Problem:
Write out the listing below again, precisely as it is given.

Given information:
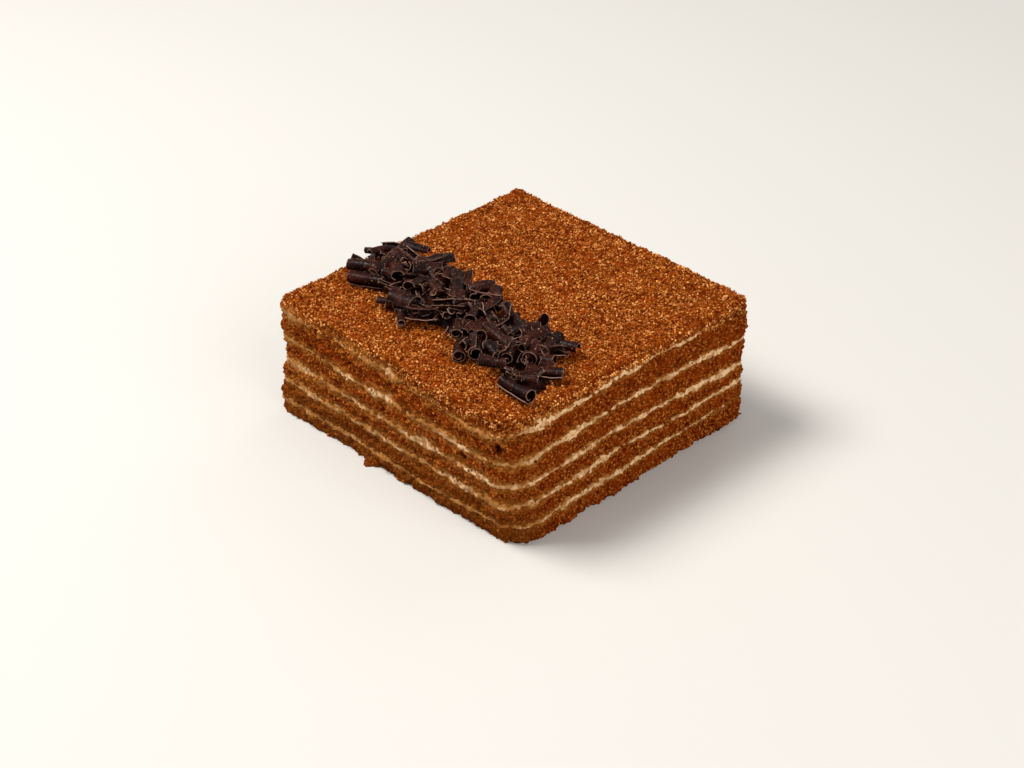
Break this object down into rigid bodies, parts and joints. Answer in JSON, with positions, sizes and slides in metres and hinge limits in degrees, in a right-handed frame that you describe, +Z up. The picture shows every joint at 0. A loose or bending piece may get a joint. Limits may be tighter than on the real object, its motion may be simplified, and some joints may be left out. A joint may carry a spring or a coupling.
{
  "type": "square slab of medovik honey cake",
  "caption": "Square slab of honey layer cake: baked layers with cream between them, a coat of crumbs and a strip of rolled chocolate shavings across the top.",
  "frame": {"origin": "middle of the underside of the slab's box, on the surface that it stands on", "axes": "+Z up out of the top, +X out of the cut face on the right in the picture, -Y out of the cut face on the left in the picture; the strip of curls runs along X near the -Y face"},
  "size_m": [0.096, 0.0946, 0.0471],
  "materials": {
    "baked_layer": "moist open brown cake crumb, matt",
    "cream": "pale ochre sour cream, partly soaked into the cake, satin",
    "crumbs": "dry loose cake crumbs from golden to dark brown, matt",
    "chocolate": "dark chocolate shavings with pale scraped edges, satin"
  },
  "bodies": {
    "root": {"sponge_1": "baked_layer", "sponge_2": "baked_layer", "sponge_3": "baked_layer", "sponge_4": "baked_layer", "sponge_5": "baked_layer", "cream_1": "cream", "cream_2": "cream", "cream_3": "cream", "cream_4": "cream", "cream_5": "cream", "crumb_coat": "crumbs", "chocolate_curls": "chocolate"}
  },
  "joints": []
}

Output of the exercise:
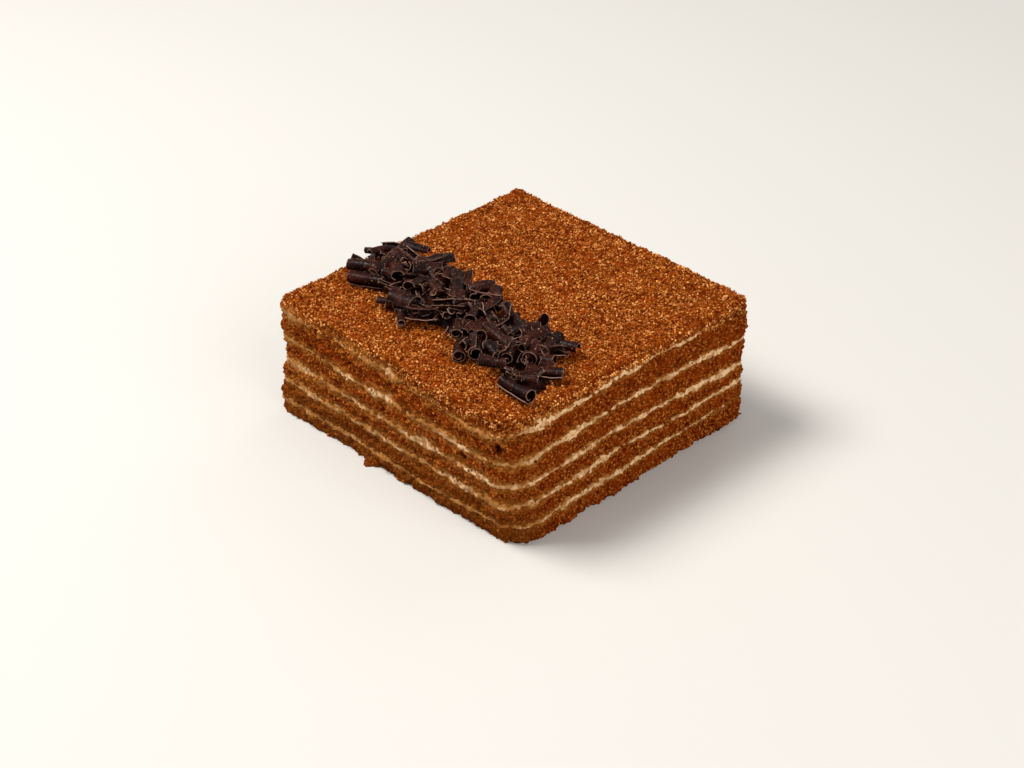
Break this object down into rigid bodies, parts and joints. Answer in JSON, with positions, sizes and slides in metres and hinge limits in degrees, in a right-handed frame that you describe, +Z up. The picture shows every joint at 0. A loose or bending piece may get a joint. Limits may be tighter than on the real object, its motion may be simplified, and some joints may be left out. A joint may carry a spring or a coupling.
{
  "type": "square slab of medovik honey cake",
  "caption": "Square slab of honey layer cake: baked layers with cream between them, a coat of crumbs and a strip of rolled chocolate shavings across the top.",
  "frame": {"origin": "middle of the underside of the slab's box, on the surface that it stands on", "axes": "+Z up out of the top, +X out of the cut face on the right in the picture, -Y out of the cut face on the left in the picture; the strip of curls runs along X near the -Y face"},
  "size_m": [0.096, 0.0946, 0.0471],
  "materials": {
    "baked_layer": "moist open brown cake crumb, matt",
    "cream": "pale ochre sour cream, partly soaked into the cake, satin",
    "crumbs": "dry loose cake crumbs from golden to dark brown, matt",
    "chocolate": "dark chocolate shavings with pale scraped edges, satin"
  },
  "bodies": {
    "root": {"sponge_1": "baked_layer", "sponge_2": "baked_layer", "sponge_3": "baked_layer", "sponge_4": "baked_layer", "sponge_5": "baked_layer", "cream_1": "cream", "cream_2": "cream", "cream_3": "cream", "cream_4": "cream", "cream_5": "cream", "crumb_coat": "crumbs", "chocolate_curls": "chocolate"}
  },
  "joints": []
}